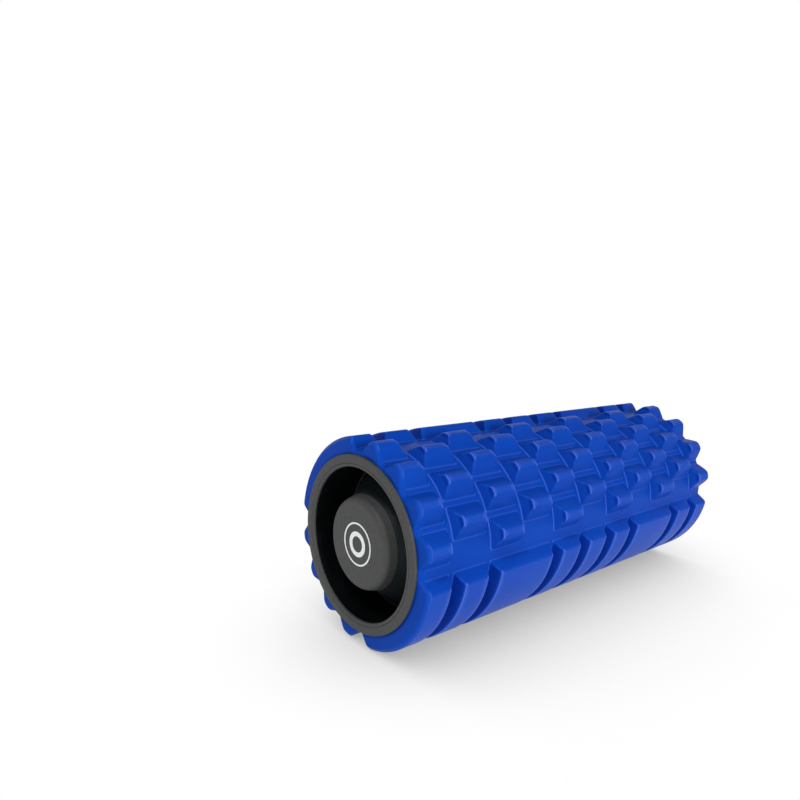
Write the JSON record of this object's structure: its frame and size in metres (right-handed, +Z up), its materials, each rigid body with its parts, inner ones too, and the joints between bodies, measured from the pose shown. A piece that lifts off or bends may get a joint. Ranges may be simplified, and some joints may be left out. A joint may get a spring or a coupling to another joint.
{
  "type": "foam roller",
  "caption": "Hollow-core massage roller with a blocky moulded foam tread and a recessed plastic cap in each end.",
  "frame": {"origin": "on the surface the roller lies on, below the middle of the roller, at the bottom centre of its bounding box", "axes": "+X along the roller's axis from the left end cap to the right one, +Z up; the roller lies at rest on a bar's top edge and on the nearest column of blocks"},
  "size_m": [0.33, 0.1346, 0.1344],
  "materials": {
    "blue_foam": "matte closed-cell EVA foam with a smooth moulded skin",
    "tube_plastic": "plain extruded plastic tube",
    "cap_plastic": "black moulded plastic, finely textured on the rim and the boss face, smoother in the recess",
    "white_print": "thin white print"
  },
  "bodies": {
    "root": {"foam_sleeve": "blue_foam", "core_tube": "tube_plastic", "end_cap_left": "cap_plastic", "end_cap_right": "cap_plastic", "badge_left": "white_print", "badge_right": "white_print"}
  },
  "joints": []
}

*SHORT PROBLEM*.
Write the material out again word for word.

*TASK RESPONSE*.
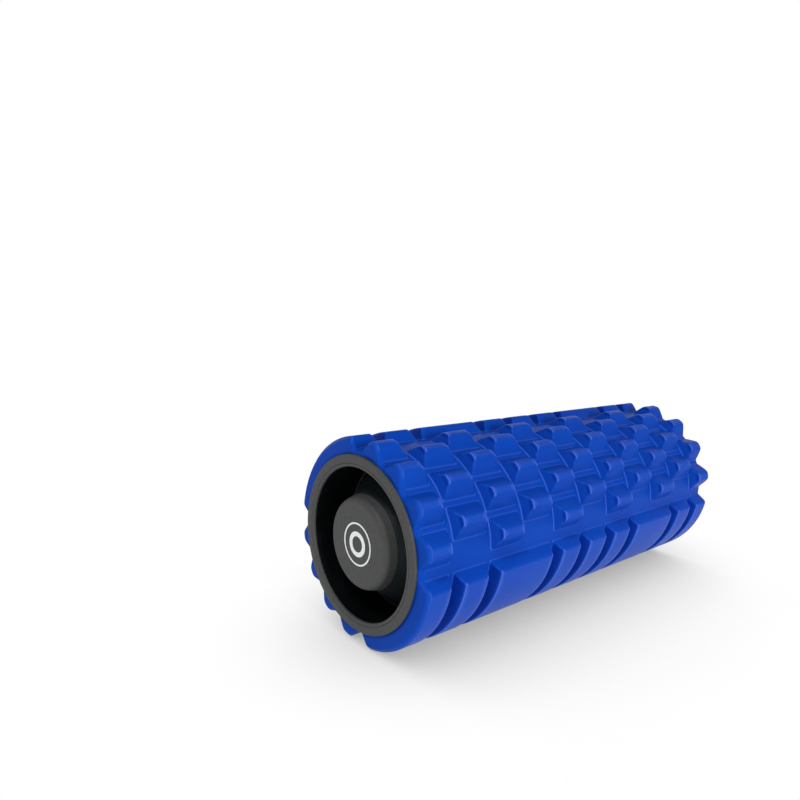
Write the JSON record of this object's structure: its frame and size in metres (right-handed, +Z up), its materials, each rigid body with its parts, inner ones too, and the joints between bodies, measured from the pose shown. A piece that lifts off or bends may get a joint. Ranges may be simplified, and some joints may be left out. A joint may get a spring or a coupling to another joint.
{
  "type": "foam roller",
  "caption": "Hollow-core massage roller with a blocky moulded foam tread and a recessed plastic cap in each end.",
  "frame": {"origin": "on the surface the roller lies on, below the middle of the roller, at the bottom centre of its bounding box", "axes": "+X along the roller's axis from the left end cap to the right one, +Z up; the roller lies at rest on a bar's top edge and on the nearest column of blocks"},
  "size_m": [0.33, 0.1346, 0.1344],
  "materials": {
    "blue_foam": "matte closed-cell EVA foam with a smooth moulded skin",
    "tube_plastic": "plain extruded plastic tube",
    "cap_plastic": "black moulded plastic, finely textured on the rim and the boss face, smoother in the recess",
    "white_print": "thin white print"
  },
  "bodies": {
    "root": {"foam_sleeve": "blue_foam", "core_tube": "tube_plastic", "end_cap_left": "cap_plastic", "end_cap_right": "cap_plastic", "badge_left": "white_print", "badge_right": "white_print"}
  },
  "joints": []
}